Thats about it on the positivity side I'm afraid!
Yesterday as part of my church placement I had to spent a day with a Funeral Directors. Anyway I have never seen someone dead EVER! and so it was a real shock to me, actually it got me thinking about things and so when I got on the phone to G last night I was telling him about my day in the place and how I had started to think about the subject.
One thing he told me was that when he had come to the time, he wanted to go alone so he could be dignified. I selfishly thought 'what about me? Are you just gonna go into hospital one day and leave me then?' and so of course he lost the plot and called me all the names under the sun.

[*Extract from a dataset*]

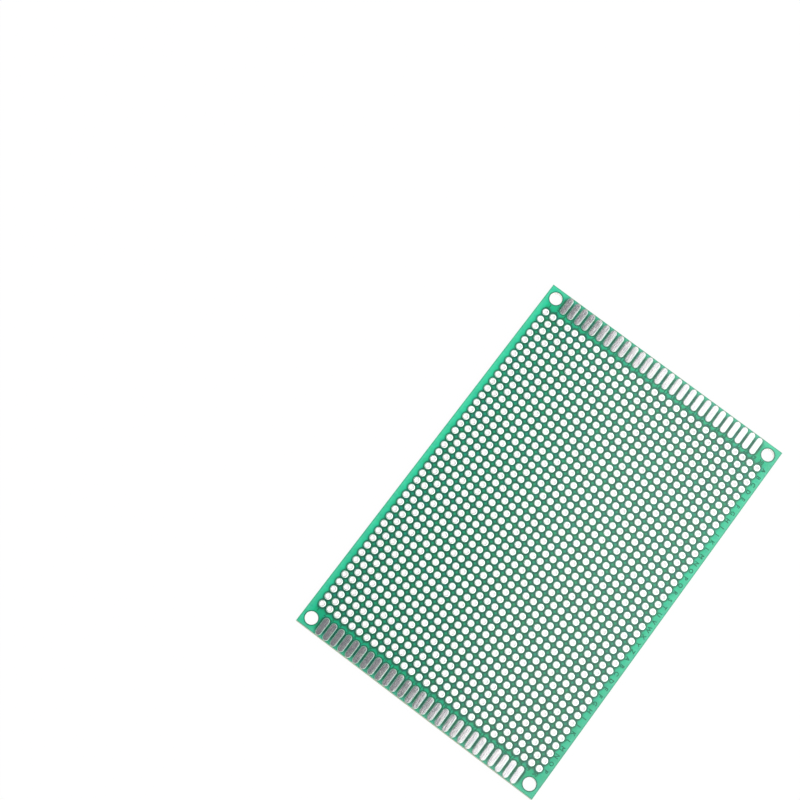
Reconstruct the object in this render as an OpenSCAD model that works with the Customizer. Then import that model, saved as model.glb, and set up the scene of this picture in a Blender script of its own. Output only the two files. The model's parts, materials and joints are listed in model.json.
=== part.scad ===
// Double-sided prototype board: a drilled glass-fibre laminate with a grid of
// plated-through holes, a row of finger pads along both short edges of each
// face, and a green solder mask on both faces.
// Frame: X across the board, Y along it, Z up. The origin is the middle of the
// board at the height of its lowest pads.

/* [Board] */
// Width of the board, across the columns of holes
board_w = 80; // [60:1:100]
// Length of the board, along the columns of holes
board_l = 120; // [90:1:140]
// Thickness of the bare laminate
laminate_t = 1.6; // [0.8:0.1:2.4]

/* [Hole grid] */
// Distance between the centres of neighbouring holes
pitch = 2.54; // [2.4:0.01:3]
// Finished diameter of a plated hole
hole_d = 1; // [0.8:0.05:1.2]
// Thickness of the plating on the wall of a hole
plating_t = 0.05; // [0.03:0.01:0.1]
// Diameter of the round pad at each end of a plated hole
pad_d = 1.92; // [1.6:0.01:2]
// Height of a pad at its rim
pad_rim_t = 0.03; // [0.02:0.01:0.06]
// Height that the solder finish rises over a pad's bevelled shoulders
pad_crown = 0.03; // [0.02:0.01:0.05]
// Width of the bevelled shoulders of a round pad
ring_bevel = 0.12; // [0.08:0.02:0.16]
// Least gap between the finger pads and the first row of round pads
row_gap = 1.2; // [0.5:0.1:2]

/* [Corner holes] */
// Diameter of the mounting hole in each corner
corner_hole_d = 3.7; // [2.5:0.1:4]
// Distance from a mounting hole's centre to both edges of its corner
corner_inset = 3; // [2.8:0.1:3.6]

/* [Finger pads] */
// Width of a finger pad
finger_w = 1.75; // [1.2:0.05:2]
// Length of a finger pad, over its round ends
finger_l = 5.4; // [3:0.1:6]
// Width of the bevelled shoulders of a finger pad
finger_bevel = 0.25; // [0.1:0.05:0.4]
// Gap between the short edge of the board and the finger pads
finger_edge_gap = 0.25; // [0.2:0.05:1]

/* [Solder mask] */
// Thickness of the mask on each face
mask_t = 0.03; // [0.02:0.01:0.05]
// Gap between the mask and the metal in its openings
mask_gap = 0.06; // [0.04:0.01:0.1]
// Gap between the mask and the cut edges, the corner holes' edges included
mask_edge_gap = 0.12; // [0.05:0.01:0.2]

/* [Hidden] */
// Facets of the round shapes
$fn = 32;

// Round pads and finger pads stand equally high
pad_t = pad_rim_t + pad_crown;
drill_d = hole_d + 2 * plating_t;
laminate_z = pad_t;
top_z = laminate_z + laminate_t;
board_h = top_z + pad_t;

// Mounting holes, and the line of the first column
corner_x = board_w / 2 - corner_inset;
corner_y = board_l / 2 - corner_inset;

// The columns fill the width between the lines of the corner holes, starting
// in line with the left ones
columns = floor(2 * corner_x / pitch) + 1;
column_xs = [for (c = [0:columns - 1]) c * pitch - corner_x];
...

Then trying to get back on track, I said 'well if I go first, I would love you to be with me at the end, that is what I want' to which he just said I couldn't get anymore self obsessed and that he would probably go first and if I did die he wouldnt be able to get to me in time.
I know you will all think I am just as selfish as he tells me but Im upset about 2 things really.
1/ It comes over to me like he can't be bothered to come to say goodbye to me if I went first
2/ He is gonna just leave one day and I won't be able to say goodbye
I'm being a complete cow arn't I – I mean this is kind of hypothetical and yet I feel crap – about the above AND about the fact I upset him again!
I seem to be doing that alot lately – he said I should have known that it would upset him talking about dying. But truly that was not my intention at all!!
I really should have just buttoned my mouth shouldn't I?